Stated exercise:
Repeat the listing in full. Nothing may be added or left out.

Provided data:
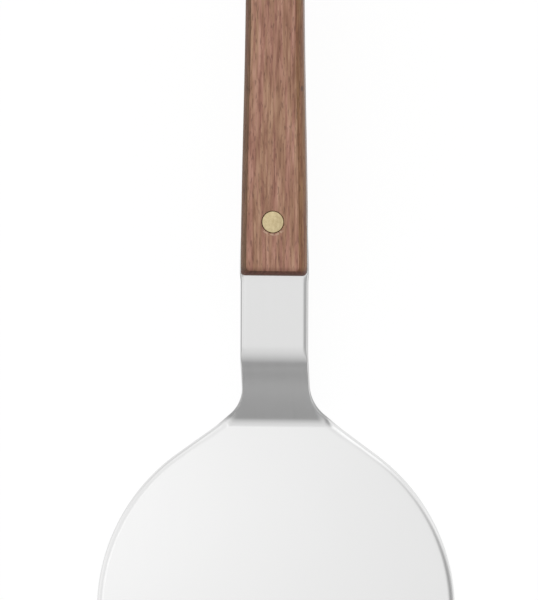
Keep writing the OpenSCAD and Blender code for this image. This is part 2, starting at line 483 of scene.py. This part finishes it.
def feed(shader, **values):
    """Sets or links the shader's sockets, where Base_Color stands for Base Color."""
    for name, value in values.items():
        socket = shader.inputs[name.replace("_", " ")]
        if isinstance(value, Wire):
            value.tree.links.new(value.socket, socket)
        else:
            socket.default_value = value


# Brushed stainless steel: fine lines along the sheet, in the colour, the gloss and the relief, and painted
# shade on the outer rims behind the fold, where they are also rougher. Most of a noise's values lie in
# noise_band.
steel_colour = (0.80, 0.80, 0.80)
steel_shade = (0.785, 0.785, 0.783)
# Dark grey painted onto the outer rims behind the fold, as painted shade
painted_edge_shade = (0.34, 0.34, 0.34)
brush_line = (0.35, 45)
fine_brush_line = (0.12, 20)
clouds_per_metre = 14.0
brush_share = 0.7
fine_share = 0.5
brush_depth = 0.004
steel_roughness = 0.2
brush_roughness = 0.07
sheared_roughness = 0.15
noise_band = (0.34, 0.66)
brush_shift = Vector((1, 0.37, 0))
steel, steel_net, steel_shader = new_material("brushed_steel")
place = steel_net.node("ShaderNodeTexCoord", out="Object")


def brush_lines(width, length, detail, seed):
    """Noise drawn out along the sheet, in lines of that width and length. The seed moves it elsewhere."""
    scale = (1 / (width * mm), 1 / (length * mm), 1 / (length * mm))
    stretched = steel_net.node("ShaderNodeMapping", {"Vector": place, "Location": brush_shift * seed,
                                                     "Scale": scale})
    return steel_net.node("ShaderNodeTexNoise", {"Vector": stretched, "Scale": 1.0, "Detail": detail})


brushing = brush_lines(*brush_line, detail=3, seed=3)
fine_brushing = brush_lines(*fine_brush_line, detail=2, seed=11)
cloud = steel_net.node("ShaderNodeTexNoise", {"Vector": place, "Scale": clouds_per_metre, "Detail": 2.0})
shade = (brushing * brush_share + cloud * (1 - brush_share)).between(*noise_band)
brushed = steel_net.node("ShaderNodeMix",
                         {"Factor": shade, "A": (*steel_shade, 1), "B": (*steel_colour, 1)},
                         out="Result", data_type="RGBA")
# How much painted shade, with some added roughness, each point of the rims has
edge_shade_and_dullness = steel_net.node("ShaderNodeAttribute", out="Fac", attribute_name="edge_shade_and_dullness")
scratches = brushing * (1 - fine_share) + fine_brushing * fine_share
feed(steel_shader, Metallic=1.0, IOR=1.5,
     Base_Color=steel_net.node("ShaderNodeMix", {"Factor": edge_shade_and_dullness, "A": brushed, "B": (*painted_edge_shade, 1)},
                               out="Result", data_type="RGBA"),
     Roughness=steel_roughness + brush_roughness * brushing + sheared_roughness * edge_shade_and_dullness,
     Normal=steel_net.node("ShaderNodeBump", {"Height": scratches, "Strength": 0.3,
                                              "Distance": brush_depth * mm}))

# The blank is folded: the upper bend first, and then the lower bend with all that is behind it
fold_sizes = {"Drop angle": drop_angle, "Neck angle": handle_angle, "Lower bend at": fold_at * mm,
              "Drop length": drop_len * mm, "Lower bend radius": lower_bend_mid_r * mm,
              "Upper bend radius": upper_bend_mid_r * mm, "Drop hollow": drop_hollow * mm,
              "Sheet thickness": sheet_t * mm}
tree, shape, size = new_shape_tree("fold_the_sheet", fold_sizes)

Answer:
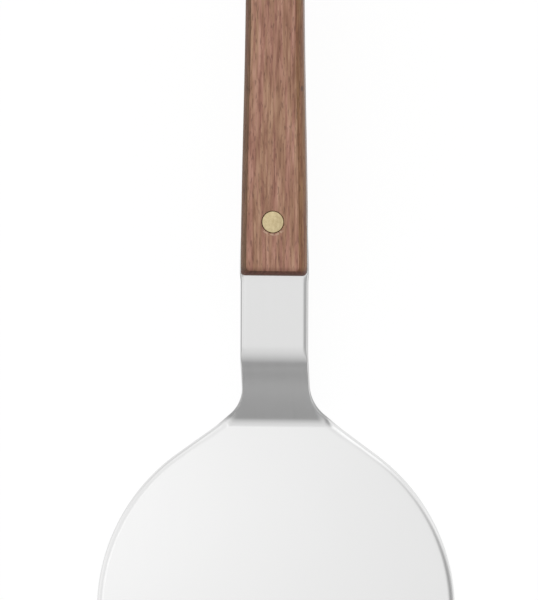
Keep writing the OpenSCAD and Blender code for this image. This is part 2, starting at line 483 of scene.py. This part finishes it.
def feed(shader, **values):
    """Sets or links the shader's sockets, where Base_Color stands for Base Color."""
    for name, value in values.items():
        socket = shader.inputs[name.replace("_", " ")]
        if isinstance(value, Wire):
            value.tree.links.new(value.socket, socket)
        else:
            socket.default_value = value


# Brushed stainless steel: fine lines along the sheet, in the colour, the gloss and the relief, and painted
# shade on the outer rims behind the fold, where they are also rougher. Most of a noise's values lie in
# noise_band.
steel_colour = (0.80, 0.80, 0.80)
steel_shade = (0.785, 0.785, 0.783)
# Dark grey painted onto the outer rims behind the fold, as painted shade
painted_edge_shade = (0.34, 0.34, 0.34)
brush_line = (0.35, 45)
fine_brush_line = (0.12, 20)
clouds_per_metre = 14.0
brush_share = 0.7
fine_share = 0.5
brush_depth = 0.004
steel_roughness = 0.2
brush_roughness = 0.07
sheared_roughness = 0.15
noise_band = (0.34, 0.66)
brush_shift = Vector((1, 0.37, 0))
steel, steel_net, steel_shader = new_material("brushed_steel")
place = steel_net.node("ShaderNodeTexCoord", out="Object")


def brush_lines(width, length, detail, seed):
    """Noise drawn out along the sheet, in lines of that width and length. The seed moves it elsewhere."""
    scale = (1 / (width * mm), 1 / (length * mm), 1 / (length * mm))
    stretched = steel_net.node("ShaderNodeMapping", {"Vector": place, "Location": brush_shift * seed,
                                                     "Scale": scale})
    return steel_net.node("ShaderNodeTexNoise", {"Vector": stretched, "Scale": 1.0, "Detail": detail})


brushing = brush_lines(*brush_line, detail=3, seed=3)
fine_brushing = brush_lines(*fine_brush_line, detail=2, seed=11)
cloud = steel_net.node("ShaderNodeTexNoise", {"Vector": place, "Scale": clouds_per_metre, "Detail": 2.0})
shade = (brushing * brush_share + cloud * (1 - brush_share)).between(*noise_band)
brushed = steel_net.node("ShaderNodeMix",
                         {"Factor": shade, "A": (*steel_shade, 1), "B": (*steel_colour, 1)},
                         out="Result", data_type="RGBA")
# How much painted shade, with some added roughness, each point of the rims has
edge_shade_and_dullness = steel_net.node("ShaderNodeAttribute", out="Fac", attribute_name="edge_shade_and_dullness")
scratches = brushing * (1 - fine_share) + fine_brushing * fine_share
feed(steel_shader, Metallic=1.0, IOR=1.5,
     Base_Color=steel_net.node("ShaderNodeMix", {"Factor": edge_shade_and_dullness, "A": brushed, "B": (*painted_edge_shade, 1)},
                               out="Result", data_type="RGBA"),
     Roughness=steel_roughness + brush_roughness * brushing + sheared_roughness * edge_shade_and_dullness,
     Normal=steel_net.node("ShaderNodeBump", {"Height": scratches, "Strength": 0.3,
                                              "Distance": brush_depth * mm}))

# The blank is folded: the upper bend first, and then the lower bend with all that is behind it
fold_sizes = {"Drop angle": drop_angle, "Neck angle": handle_angle, "Lower bend at": fold_at * mm,
              "Drop length": drop_len * mm, "Lower bend radius": lower_bend_mid_r * mm,
              "Upper bend radius": upper_bend_mid_r * mm, "Drop hollow": drop_hollow * mm,
              "Sheet thickness": sheet_t * mm}
tree, shape, size = new_shape_tree("fold_the_sheet", fold_sizes)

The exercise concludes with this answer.